Your instructions>
The entire listing is to be repeated verbatim.

▼

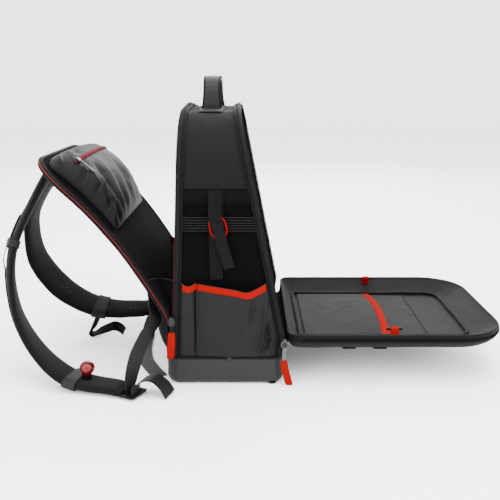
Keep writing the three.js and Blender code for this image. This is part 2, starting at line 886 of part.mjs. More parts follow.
// The side's own place: shares across between the rims at a height, and out from the cloth.
function onSide(side, u, z, out) {
  const x0 = backX(z) + rimWidth + clearance;
  const x1 = frontX(z) - rimWidth - clearance;
  return point(mix(x0, x1, u), side * (bandHalfWidth + clearance + out), z);
}

// Mouth of the side pocket: the narrow part behind the pleat sags, the main part dips forward.
function pocketMouth(u) {
  if (u < sidePleat) return sidePocketTop - 4 * Math.sin((Math.PI * u) / sidePleat);
  const part = (u - sidePleat) / (1 - sidePleat);
  return sidePocketTop - 11 * Math.pow(Math.sin(Math.PI * Math.pow(part, 1.3)), 1.5);
}

// How far the side pocket bulges at a share across and a share of its height.
function pocketStand(u, v) {
  const own = u < sidePleat ? u / sidePleat : (u - sidePleat) / (1 - sidePleat);
  const high = u < sidePleat ? 0.45 : 1;
  const fold = u > 0 && u < 1 ? 0.18 : 0;
  const bow = Math.max(fold, high * Math.pow(Math.sin(Math.PI * own), 0.5));
  return sidePocketBulge * bow * mix(0.3, 1, Math.pow(v, 0.6));
}

const bindingHeight = 9.6;
const pocketShares = [0, 0.045, 0.085, 0.125, sidePleat, 0.2, 0.25, 0.32, 0.42, 0.52, 0.62, 0.72, 0.82, 0.9, 0.96, 1];
const pocketFoot = bandFoot + 0.4;

function sidePocketPoint(side, u, v, out) {
  const top = pocketMouth(u);
  const seam = top - bindingHeight;
  const z = v <= 1 ? mix(pocketFoot, seam, v) : mix(seam, top, v - 1);
  return onSide(side, u, z, pocketStand(u, Math.min(1, v)) + out);
}

const sidePocket = (side) =>
  sheet(
    (u, v, out) => sidePocketPoint(side, u, v, out),
    pocketShares,
    [0, 0.12, 0.4, 0.7, 1, 2],
    0,
    clothThickness,
  );

const sidePocketBinding = (side) =>
  sheet(
    (u, v, out) => sidePocketPoint(side, u, v, out + clothThickness + clearance),
    pocketShares.slice(1, -1),
    [1.02, 1.98],
    0,
    clothThickness - 0.6,
  );

// A flat strip right across the side at a height.
const sideStrip = (side, low, height, thickness) =>
  sheet((u, v, out) => onSide(side, u, low + height * v, out), [0, 1], [0, 1], 0, thickness);

// Long ring on the side, turned a little, and the webbing that runs down through it.
const ringCentre = [sideStrapX + 0.5, tapeLow + 8];
const ringTilt = THREE.MathUtils.degToRad(13);
const ringBar = 3.4;
const ringDepth = 4;
const webbingSeat = clothThickness + clearance + webbingThickness / 2;
const ringSeat = 1 + 2 * clearance + webbingThickness;

// A point of the ring's own plane: across, down its length, and out from the cloth.
function onRing(across, down, out) {
  const x = ringCentre[0] + across * Math.cos(ringTilt) + down * Math.sin(ringTilt);
  const z = ringCentre[1] + across * Math.sin(ringTilt) - down * Math.cos(ringTilt);
  return point(x, -(bandHalfWidth + clearance + out), z);
}

function sideRing() {
  const steps = 24;
  const sections = [];
  for (let k = 0; k < steps; k++) {
    const angle = (2 * Math.PI * k) / steps;
    const [c, n] = [Math.cos(angle), Math.sin(angle)];
    const round = Math.pow(Math.abs(c) ** 3.4 + Math.abs(n) ** 3.4, -1 / 3.4);
    const at = (shrink, out) =>
      onRing((ringOuter + 1 - shrink) * c * round, (ringLength / 2 - shrink) * n * round, ringSeat + out);
    sections.push([at(ringBar, 0.8), at(ringBar, ringDepth - 0.8), at(0.8, ringDepth), at(0, 2), at(0.8, 0)]);
  }
  return ringLoft(sections);
}

// A ring whose sections may have any number of points.
function ringLoft(sections) {
  return loft(sections, { ring: true });
}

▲

Problem solution>
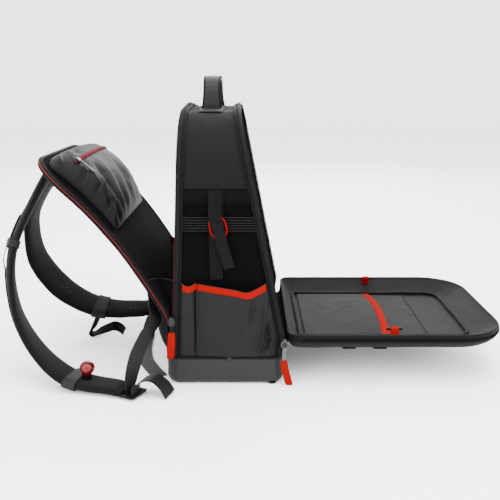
Keep writing the three.js and Blender code for this image. This is part 2, starting at line 886 of part.mjs. More parts follow.
// The side's own place: shares across between the rims at a height, and out from the cloth.
function onSide(side, u, z, out) {
  const x0 = backX(z) + rimWidth + clearance;
  const x1 = frontX(z) - rimWidth - clearance;
  return point(mix(x0, x1, u), side * (bandHalfWidth + clearance + out), z);
}

// Mouth of the side pocket: the narrow part behind the pleat sags, the main part dips forward.
function pocketMouth(u) {
  if (u < sidePleat) return sidePocketTop - 4 * Math.sin((Math.PI * u) / sidePleat);
  const part = (u - sidePleat) / (1 - sidePleat);
  return sidePocketTop - 11 * Math.pow(Math.sin(Math.PI * Math.pow(part, 1.3)), 1.5);
}

// How far the side pocket bulges at a share across and a share of its height.
function pocketStand(u, v) {
  const own = u < sidePleat ? u / sidePleat : (u - sidePleat) / (1 - sidePleat);
  const high = u < sidePleat ? 0.45 : 1;
  const fold = u > 0 && u < 1 ? 0.18 : 0;
  const bow = Math.max(fold, high * Math.pow(Math.sin(Math.PI * own), 0.5));
  return sidePocketBulge * bow * mix(0.3, 1, Math.pow(v, 0.6));
}

const bindingHeight = 9.6;
const pocketShares = [0, 0.045, 0.085, 0.125, sidePleat, 0.2, 0.25, 0.32, 0.42, 0.52, 0.62, 0.72, 0.82, 0.9, 0.96, 1];
const pocketFoot = bandFoot + 0.4;

function sidePocketPoint(side, u, v, out) {
  const top = pocketMouth(u);
  const seam = top - bindingHeight;
  const z = v <= 1 ? mix(pocketFoot, seam, v) : mix(seam, top, v - 1);
  return onSide(side, u, z, pocketStand(u, Math.min(1, v)) + out);
}

const sidePocket = (side) =>
  sheet(
    (u, v, out) => sidePocketPoint(side, u, v, out),
    pocketShares,
    [0, 0.12, 0.4, 0.7, 1, 2],
    0,
    clothThickness,
  );

const sidePocketBinding = (side) =>
  sheet(
    (u, v, out) => sidePocketPoint(side, u, v, out + clothThickness + clearance),
    pocketShares.slice(1, -1),
    [1.02, 1.98],
    0,
    clothThickness - 0.6,
  );

// A flat strip right across the side at a height.
const sideStrip = (side, low, height, thickness) =>
  sheet((u, v, out) => onSide(side, u, low + height * v, out), [0, 1], [0, 1], 0, thickness);

// Long ring on the side, turned a little, and the webbing that runs down through it.
const ringCentre = [sideStrapX + 0.5, tapeLow + 8];
const ringTilt = THREE.MathUtils.degToRad(13);
const ringBar = 3.4;
const ringDepth = 4;
const webbingSeat = clothThickness + clearance + webbingThickness / 2;
const ringSeat = 1 + 2 * clearance + webbingThickness;

// A point of the ring's own plane: across, down its length, and out from the cloth.
function onRing(across, down, out) {
  const x = ringCentre[0] + across * Math.cos(ringTilt) + down * Math.sin(ringTilt);
  const z = ringCentre[1] + across * Math.sin(ringTilt) - down * Math.cos(ringTilt);
  return point(x, -(bandHalfWidth + clearance + out), z);
}

function sideRing() {
  const steps = 24;
  const sections = [];
  for (let k = 0; k < steps; k++) {
    const angle = (2 * Math.PI * k) / steps;
    const [c, n] = [Math.cos(angle), Math.sin(angle)];
    const round = Math.pow(Math.abs(c) ** 3.4 + Math.abs(n) ** 3.4, -1 / 3.4);
    const at = (shrink, out) =>
      onRing((ringOuter + 1 - shrink) * c * round, (ringLength / 2 - shrink) * n * round, ringSeat + out);
    sections.push([at(ringBar, 0.8), at(ringBar, ringDepth - 0.8), at(0.8, ringDepth), at(0, 2), at(0.8, 0)]);
  }
  return ringLoft(sections);
}

// A ring whose sections may have any number of points.
function ringLoft(sections) {
  return loft(sections, { ring: true });
}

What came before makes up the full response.